| Material provided |
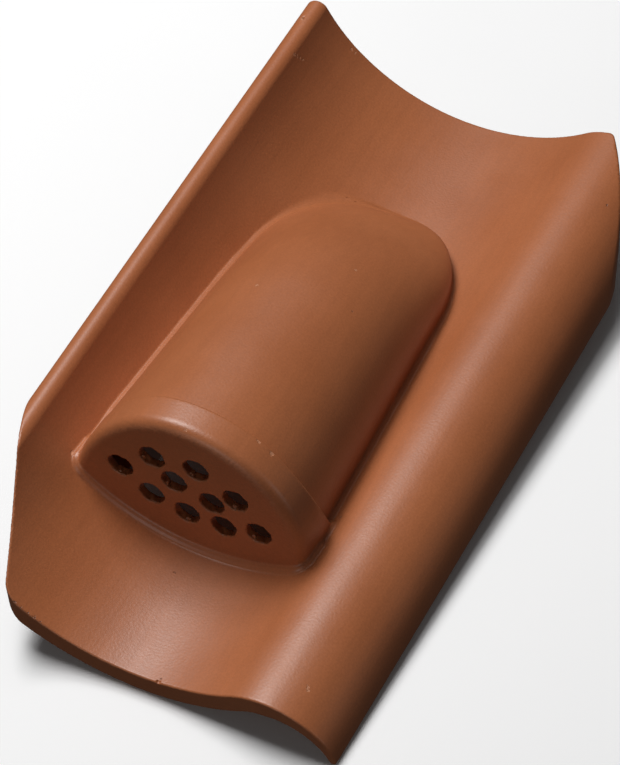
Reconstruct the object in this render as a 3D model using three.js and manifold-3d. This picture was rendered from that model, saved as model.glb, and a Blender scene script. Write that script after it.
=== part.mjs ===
// A clay roof vent tile: a hollow S-shaped tile with a vent hood moulded in its trough, fired as one piece.
// Millimetres. While the tile is shaped, x runs to the right across it from the trough's lowest line,
// y runs up the roof from the tail to the head, and z is up from the line that the tail rests on.
import * as THREE from "three";
import { mergeVertices } from "three/addons/utils/BufferGeometryUtils.js";
import Module from "manifold-3d";

const DEG = Math.PI / 180;

// Tile body: a trough on the left that climbs to the lip, and a roll on the right that laps the next tile.
// The roll is wider and lower at the tail, so that it laps over the roll of the tile below.
const tile_length = 398.5;
const trough_radius = 101.6;
const lip_angle = 63.4 * DEG;
const roll_radius = 36.8;
const roll_radius_at_head = 32.4;
const roll_rise_to_head = 9;
const roll_end_angle = 79.3 * DEG;
const lip_wall = 12.6;
const trough_wall = 12.2;
const roll_wall = 11;
const edge_wall = 3.9;

// The ends are cut slightly out of square: slant is across the tile, and lean is up the cut face.
const head_slant = 0.02;
const tail_slant = -0.011;
const tail_lean = -0.052;

// Corners cut off so that four tiles can meet: width is across the tile, length is along it.
const tail_cut_width = 33.5;
const tail_cut_length = 88.5;
const tail_cut_bulge = 0.2;
const head_cut_width = 33;
const head_cut_length = 80.5;
const head_cut_bulge = 4;

// Vent hood: a half barrel that falls and narrows towards the head and ends in a rounded nose.
const hood_offset = -14.6;
const hood_face_y = 79.1;
const hood_length = 240;
const hood_half_width = 62.5;
const hood_half_width_at_nose = 54.5;
const hood_nose_length = 68;
const hood_axis_height = 23.4;
const hood_axis_fall = 10;
const hood_crest_height = 86.5;
const hood_crest_fall = 35;
const hood_dome_length = 120;
const hood_dome_power = 0.8;
const hood_wall = 9.5;
const face_wall = 5;

// Collar: a raised band round the hood's mouth, with a rounded front edge.
const collar_length = 18.5;
const collar_step = 2.2;
const collar_round = 6;

// Air holes through the hood's front: two rows round the hood's axis, and one that follows the trough.
const hole_radius = 6.75;
const crown_row_radius = 38.9;
const crown_row_start = 147 * DEG;
const crown_row_pitch = 35.7 * DEG;
const crown_row_count = 4;
const middle_row_radius = 23.4;
const middle_row_start = 98 * DEG;
const middle_row_pitch = 53 * DEG;
const middle_row_count = 2;
const floor_row_height = 24.4;
const floor_row_start = -24 * DEG;
const floor_row_pitch = 14.7 * DEG;
const floor_row_count = 4;

// Hanging nib under the head, which hooks over a roof batten.
const nib_face_from_head = 37;
const nib_width = 46;
const nib_height = 16;
const nib_length = 18;

// Smoothness of the curved surfaces.
const trough_steps = 26;
const roll_steps = 14;
const lip_steps = 6;
const hood_steps = 26;
const nose_steps = 12;
const dome_steps = 7;
const collar_round_steps = 4;
const hole_sides = 18;
const cut_steps = 8;

// Clearances that let one solid reach inside or past another before they are joined or cut.
const overlap = 5;
const reach = 30;
const tip_gap = 0.05;
const least_side = 1;
const weld_distance = 1e-5;

const wasm = await Module();
wasm.setup();

function solid_from(geometry) {
  const bare = geometry.clone();
  bare.deleteAttribute("normal");
  bare.deleteAttribute("uv");
  const merged = mergeVertices(bare, weld_distance);
  return new wasm.Manifold(new wasm.Mesh({
    numProp: 3,
    vertProperties: new Float32Array(merged.attributes.position.array),
    triVerts: new Uint32Array(merged.index.array),
  }));
}

function geometry_from(solid) {
  const mesh = solid.getMesh();
  const geometry = new THREE.BufferGeometry();
  geometry.setAttribute("position", new THREE.BufferAttribute(mesh.vertProperties, 3));
  geometry.setIndex(new THREE.BufferAttribute(mesh.triVerts, 1));
  geometry.computeVertexNormals();
  return geometry;
}

// A solid through closed outlines in planes across the tile, which may slant or lean a little. Every outline
// has as many points, and runs clockwise when it is seen from the tail.
function loft(sections) {
  const count = sections[0].points.length;
  const positions = sections.flatMap(({ y, points, slant = 0, lean = 0 }) => (
    points.flatMap((p) => [p.x, y + slant * p.x + lean * p.y, p.y])
  ));
  const index = [];
  for (let s = 0; s + 1 < sections.length; s += 1) {
    for (let i = 0; i < count; i += 1) {
      const j = (i + 1) % count;
      const a = s * count + i;
      const b = s * count + j;
      index.push(a, b, a + count, b, b + count, a + count);
    }
  }
  const last = (sections.length - 1) * count;
  const tail_cap = THREE.ShapeUtils.triangulateShape(sections[0].points, []);
  const head_cap = THREE.ShapeUtils.triangulateShape(sections[sections.length - 1].points, []);
  tail_cap.forEach(([a, b, c]) => index.push(a, b, c));
  head_cap.forEach(([a, b, c]) => index.push(last + a, last + c, last + b));
  const geometry = new THREE.BufferGeometry();
  geometry.setAttribute("position", new THREE.Float32BufferAttribute(positions, 3));
  geometry.setIndex(index);
  return geometry;
}

const steps = (count) => Array.from({ length: count + 1 }, (_, i) => i / count);
const mix = (a, b, t) => a + (b - a) * t;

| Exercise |
Print out the whole listing exactly as it appears.

| Response to the exercise |
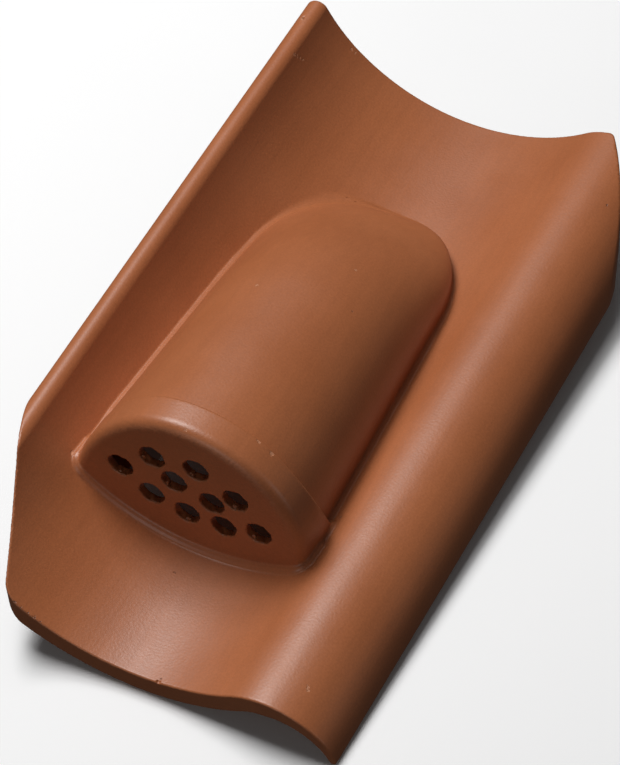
Reconstruct the object in this render as a 3D model using three.js and manifold-3d. This picture was rendered from that model, saved as model.glb, and a Blender scene script. Write that script after it.
=== part.mjs ===
// A clay roof vent tile: a hollow S-shaped tile with a vent hood moulded in its trough, fired as one piece.
// Millimetres. While the tile is shaped, x runs to the right across it from the trough's lowest line,
// y runs up the roof from the tail to the head, and z is up from the line that the tail rests on.
import * as THREE from "three";
import { mergeVertices } from "three/addons/utils/BufferGeometryUtils.js";
import Module from "manifold-3d";

const DEG = Math.PI / 180;

// Tile body: a trough on the left that climbs to the lip, and a roll on the right that laps the next tile.
// The roll is wider and lower at the tail, so that it laps over the roll of the tile below.
const tile_length = 398.5;
const trough_radius = 101.6;
const lip_angle = 63.4 * DEG;
const roll_radius = 36.8;
const roll_radius_at_head = 32.4;
const roll_rise_to_head = 9;
const roll_end_angle = 79.3 * DEG;
const lip_wall = 12.6;
const trough_wall = 12.2;
const roll_wall = 11;
const edge_wall = 3.9;

// The ends are cut slightly out of square: slant is across the tile, and lean is up the cut face.
const head_slant = 0.02;
const tail_slant = -0.011;
const tail_lean = -0.052;

// Corners cut off so that four tiles can meet: width is across the tile, length is along it.
const tail_cut_width = 33.5;
const tail_cut_length = 88.5;
const tail_cut_bulge = 0.2;
const head_cut_width = 33;
const head_cut_length = 80.5;
const head_cut_bulge = 4;

// Vent hood: a half barrel that falls and narrows towards the head and ends in a rounded nose.
const hood_offset = -14.6;
const hood_face_y = 79.1;
const hood_length = 240;
const hood_half_width = 62.5;
const hood_half_width_at_nose = 54.5;
const hood_nose_length = 68;
const hood_axis_height = 23.4;
const hood_axis_fall = 10;
const hood_crest_height = 86.5;
const hood_crest_fall = 35;
const hood_dome_length = 120;
const hood_dome_power = 0.8;
const hood_wall = 9.5;
const face_wall = 5;

// Collar: a raised band round the hood's mouth, with a rounded front edge.
const collar_length = 18.5;
const collar_step = 2.2;
const collar_round = 6;

// Air holes through the hood's front: two rows round the hood's axis, and one that follows the trough.
const hole_radius = 6.75;
const crown_row_radius = 38.9;
const crown_row_start = 147 * DEG;
const crown_row_pitch = 35.7 * DEG;
const crown_row_count = 4;
const middle_row_radius = 23.4;
const middle_row_start = 98 * DEG;
const middle_row_pitch = 53 * DEG;
const middle_row_count = 2;
const floor_row_height = 24.4;
const floor_row_start = -24 * DEG;
const floor_row_pitch = 14.7 * DEG;
const floor_row_count = 4;

// Hanging nib under the head, which hooks over a roof batten.
const nib_face_from_head = 37;
const nib_width = 46;
const nib_height = 16;
const nib_length = 18;

// Smoothness of the curved surfaces.
const trough_steps = 26;
const roll_steps = 14;
const lip_steps = 6;
const hood_steps = 26;
const nose_steps = 12;
const dome_steps = 7;
const collar_round_steps = 4;
const hole_sides = 18;
const cut_steps = 8;

// Clearances that let one solid reach inside or past another before they are joined or cut.
const overlap = 5;
const reach = 30;
const tip_gap = 0.05;
const least_side = 1;
const weld_distance = 1e-5;

const wasm = await Module();
wasm.setup();

function solid_from(geometry) {
  const bare = geometry.clone();
  bare.deleteAttribute("normal");
  bare.deleteAttribute("uv");
  const merged = mergeVertices(bare, weld_distance);
  return new wasm.Manifold(new wasm.Mesh({
    numProp: 3,
    vertProperties: new Float32Array(merged.attributes.position.array),
    triVerts: new Uint32Array(merged.index.array),
  }));
}

function geometry_from(solid) {
  const mesh = solid.getMesh();
  const geometry = new THREE.BufferGeometry();
  geometry.setAttribute("position", new THREE.BufferAttribute(mesh.vertProperties, 3));
  geometry.setIndex(new THREE.BufferAttribute(mesh.triVerts, 1));
  geometry.computeVertexNormals();
  return geometry;
}

// A solid through closed outlines in planes across the tile, which may slant or lean a little. Every outline
// has as many points, and runs clockwise when it is seen from the tail.
function loft(sections) {
  const count = sections[0].points.length;
  const positions = sections.flatMap(({ y, points, slant = 0, lean = 0 }) => (
    points.flatMap((p) => [p.x, y + slant * p.x + lean * p.y, p.y])
  ));
  const index = [];
  for (let s = 0; s + 1 < sections.length; s += 1) {
    for (let i = 0; i < count; i += 1) {
      const j = (i + 1) % count;
      const a = s * count + i;
      const b = s * count + j;
      index.push(a, b, a + count, b, b + count, a + count);
    }
  }
  const last = (sections.length - 1) * count;
  const tail_cap = THREE.ShapeUtils.triangulateShape(sections[0].points, []);
  const head_cap = THREE.ShapeUtils.triangulateShape(sections[sections.length - 1].points, []);
  tail_cap.forEach(([a, b, c]) => index.push(a, b, c));
  head_cap.forEach(([a, b, c]) => index.push(last + a, last + c, last + b));
  const geometry = new THREE.BufferGeometry();
  geometry.setAttribute("position", new THREE.Float32BufferAttribute(positions, 3));
  geometry.setIndex(index);
  return geometry;
}

const steps = (count) => Array.from({ length: count + 1 }, (_, i) => i / count);
const mix = (a, b, t) => a + (b - a) * t;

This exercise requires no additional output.